Time is a forest and Gideon and I briefly walked one of its branching paths together. I recall emerging, blurry-eyed, from a far-off den, and seeing him across a field of purple heather, through the thorns. We were brought together by the similarities in life experience, the proximity in our ages, and the coincidence of our encounter at the crossroads. Though we had little in common, initially, beyond the circumstantial, we both possessed a dark streak that we felt set us apart, and that made us distrustful of anything dew-sweetened in the gardens of our pasts—those potions, clouds, and roses. We suspected already that knowledge—sometimes an antidote, sometimes a poison—would trickle back through the forest, settling in those gardens like an oil spill, revealing the potion to be syrup, the clouds, smoke. The roses, fanged and carnivorous.

In a coffee shop on a main road, we compared notes. We traded vulnerabilities, and didn’t. We learned, and didn’t. On a frozen street in midwinter, we tried to console each other. We tried to make the moment more than it was. I held Gideon’s two gloved hands in both of mine and promised we’d keep in touch, though I understood that we would not. My breath was a plume of pewter-colored smoke. His face contorted with pain, but I was privately embarrassed by the hugeness of his feelings. Another part of me, secreted within the depths of my ego, was crushed, too, because I knew his tears were not shed on my behalf, but because of his fear of the upcoming end to our age of innocence.

Ah, I’m not writing about Gideon anymore, am I? Not the Gideon that I know now, in any case. Not tall, dark-eyed and depressed Gideon with the painstakingly gelled hair and the perfectly tailored suit. It may be that in each stage of my life I meet a Gideon—someone who shares my propensity for cynicism, my terror— and we move each other, like twin red stars locked in an inescapable orbit, but without ever coming close to telling each other the truth.

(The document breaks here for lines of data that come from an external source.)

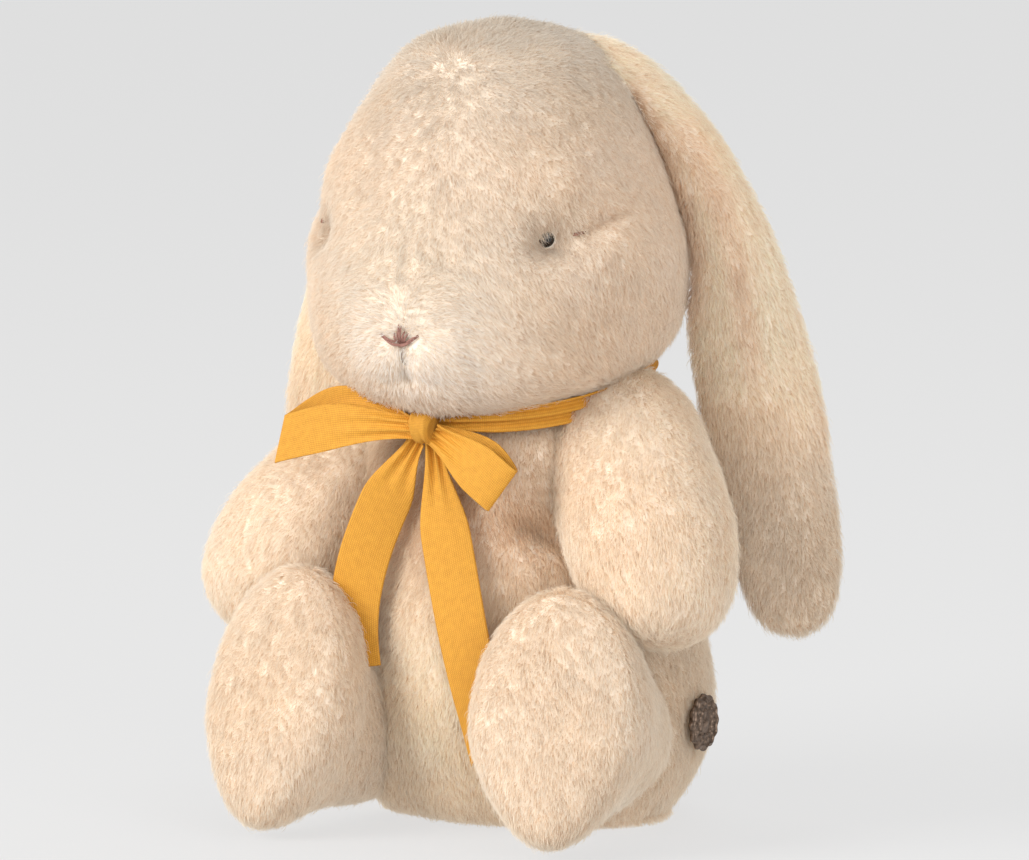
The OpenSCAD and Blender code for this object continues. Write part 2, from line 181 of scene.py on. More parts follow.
def groove(p, path, width, fade=0.18):
    """A soft groove along a path, which fades out at both ends."""
    gap, along = near_path(p, path)
    ends = smooth(along / fade) * smooth((1 - along) / fade)
    return np.exp(-(gap / width) ** 2) * ends


# ---------------------------------------- lofts
def spline(stations, count):
    """A smooth curve through equally spaced stations."""
    s = np.array(stations, float)
    n = len(s) - 1
    t = np.linspace(0, n, count)
    i = np.minimum(t.astype(int), n - 1)
    f = (t - i)[:, None]
    a, b, c, d = s[np.maximum(i - 1, 0)], s[i], s[i + 1], s[np.minimum(i + 2, n)]
    bend = (2 * a - 5 * b + 4 * c - d) * f ** 2 + (3 * b - a - 3 * c + d) * f ** 3
    return 0.5 * (2 * b + (c - a) * f + bend)


def even(stations, count, ring):
    """Stations spaced evenly along the surface, where ring gives a station's points."""
    dense = spline(stations, 900)
    outline = np.array([ring(s, np.array([0.0, math.pi / 2, math.pi])) for s in dense])
    steps = np.linalg.norm(np.diff(outline, axis=0), axis=2).mean(1)
    return spaced(dense, np.concatenate([[0], np.cumsum(steps)]), count)


def loft(stations, rows, cols, ring):
    """A grid of rings, rows x cols x 3."""
    angles = turns(cols)
    return np.array([ring(s, angles) for s in even(stations, rows, ring)])


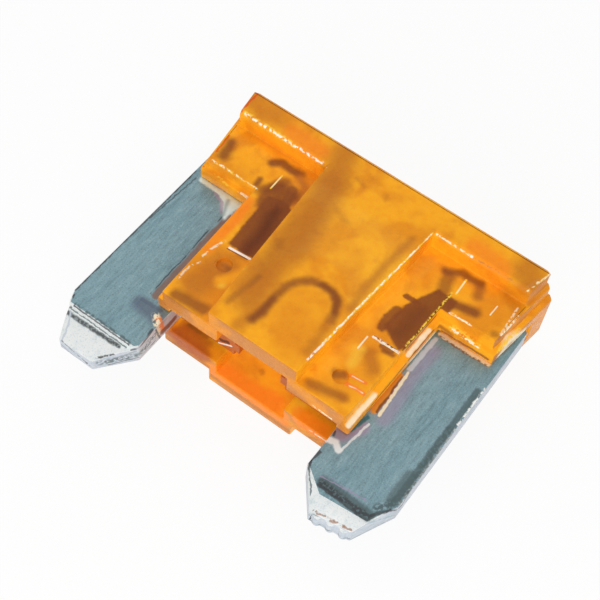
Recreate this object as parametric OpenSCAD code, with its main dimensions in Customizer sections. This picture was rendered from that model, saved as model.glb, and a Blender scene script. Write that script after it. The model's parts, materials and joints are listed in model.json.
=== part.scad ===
// Low-profile mini blade fuse, lying on its back: X runs across the two blades,
// +Y points from the blade tips to the head, +Z is the thickness of the fuse.
// Two pieces: a one-piece moulded housing and a one-piece stamped fuse element.

/* [Housing] */
// Width of the head across its end bands
body_w = 10.9; // [10.6:0.05:11.2]
// Thickness over the bar and the raised panel
body_t = 3.8; // [3.7:0.05:4.1]
// Height of the moulding from the head top to the foot of the tongue
body_h = 6.93; // [6.7:0.01:7.1]
// Height of the head
head_h = 2.72; // [2.62:0.01:2.82]
// Height of the thick bar along the head top
bar_h = 1.03; // [0.8:0.01:1.15]
// Thickness of the flanks beside the raised panel
flank_t = 2.6; // [2.5:0.05:2.8]
// Thickness of the proud band round the middle of the moulding
band_t = 1.7; // [1.5:0.05:1.9]
// How far the band stands out from the flanks
band_out = 0.17; // [0.05:0.01:0.22]
// Amount each end of the head narrows towards its underside
head_taper = 0.32; // [0:0.01:0.4]
// Chamfer at the two top corners of the head
corner_c = 0.13; // [0.05:0.01:0.3]
// Distance the faces of the bar stop short of the end bands
bar_inset = 0.31; // [0.25:0.01:0.45]
// Rounding flat along the edges of the bar
bar_c = 0.12; // [0.05:0.01:0.2]
// How far the tongue laps over the inner edge of each blade below the head
tongue_lap = 0.54; // [0.45:0.01:0.65]
// How far the tongue laps over the inner edge of each blade at its foot
foot_lap = 0.42; // [0.35:0.01:0.6]
// Width of the raised panel at the bar
panel_w = 3.72; // [3.5:0.02:3.9]
// Width of the raised panel at the foot of the tongue
panel_foot_w = 2.94; // [2.7:0.02:3.4]
// Thickness of the walls over the gap and the link chamber
wall = 0.7; // [0.6:0.05:0.75]
// Width of the link chamber
chamber_w = 2.36; // [2.3:0.02:2.44]
// Room that the mouth of the tongue leaves above the foot strips
mouth_room = 0.2; // [0.1:0.02:0.3]
// Length of the sight pocket moulded over each blade root
pocket_l = 2.5; // [2.2:0.05:2.7]
// Width of the sight pocket
pocket_w = 0.9; // [0.7:0.02:1]
// Depth of the sight pocket above the blade face
pocket_d = 0.4; // [0.2:0.02:0.5]
// Diameter of the staking dimples
dimple_d = 0.44; // [0.3:0.02:0.6]
// Depth of the staking dimples
dimple_h = 0.12; // [0.05:0.01:0.2]
// Distance of the staking dimples from the centre line
dimple_x = 2.28; // [2.2:0.01:2.6]
// Height of the left dimple above the foot of the tongue
left_dimple_y = 1.75; // [1.5:0.01:1.9]
// Height of the right dimple above the foot of the tongue
right_dimple_y = 0.92; // [0.7:0.01:1.2]

/* [Fuse element] */
// How far the outer edge of each blade lies inside the end bands of the head
blade_step = 0.05; // [0:0.01:0.15]
// Width of each blade
blade_w = 2.57; // [2.5:0.01:2.62]
// Thickness of the blades
blade_t = 0.8; // [0.7:0.02:0.84]
// Clearance between the element and its seats
seat_gap = 0.02; // [0.01:0.01:0.04]
// Overall length from the head top to the longer tip
fuse_l = 9.3; // [9:0.05:9.6]
// How much shorter the right blade is than the left one
tip_short = 0.12; // [0:0.01:0.3]
// Depth of the blade tops below the head top
root_d = 0.88; // [0.7:0.01:1]
// Outer corner flat at each blade top
root_c = 0.35; // [0.1:0.05:0.6]
// How far each blade root steps in beyond the inner edge of the blade
ear_w = 0.62; // [0.4:0.02:0.7]
// Height of the stepped-in part of the root
ear_h = 1.85; // [1.6:0.05:2]
// Slant of the inner edge of the root above the stepped-in part
ear_slant = 0.1; // [0.02:0.01:0.2]
// Distance from the head top to the lower end of the stepped-in part
ear_low = 4.05; // [3.95:0.01:4.2]
// Width of the foot strips that carry the link
foot_h = 0.4; // [0.3:0.02:0.5]
// Height of the foot strips above the foot of the tongue
foot_y = 0.43; // [0.3:0.01:0.5]
// Distance between the centre lines of the link legs
link_w = 1.76; // [1.5:0.02:1.8]
// Width of the link strip
link_strip = 0.34; // [0.2:0.02:0.4]
// Thickness of the link strip
link_t = 0.4; // [0.2:0.02:0.6]
// Height of the arch crown above the foot strips
link_h = 3.03; // [2.6:0.01:3.1]

/* [Blade tips] */
// Length of the outer corner cut of the left blade
left_outer_l = 1.3; // [1:0.05:1.5]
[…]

Now, crawling through the dark moss, I raise my eyes and see Gideon. He is hidden in the dense canopy, one eye of blood-streaked amber visible through a shroud of gold-edged leaves. I blink and he vanishes. My breath is a bruised fist in my chest as I wade through a stream of chilly, translucent blue. The water doesn’t rid me of the thorns, but it lessens their sting. On the other side, I find soft hollows left by footsteps, where spores of something unknown and scintillating have taken root.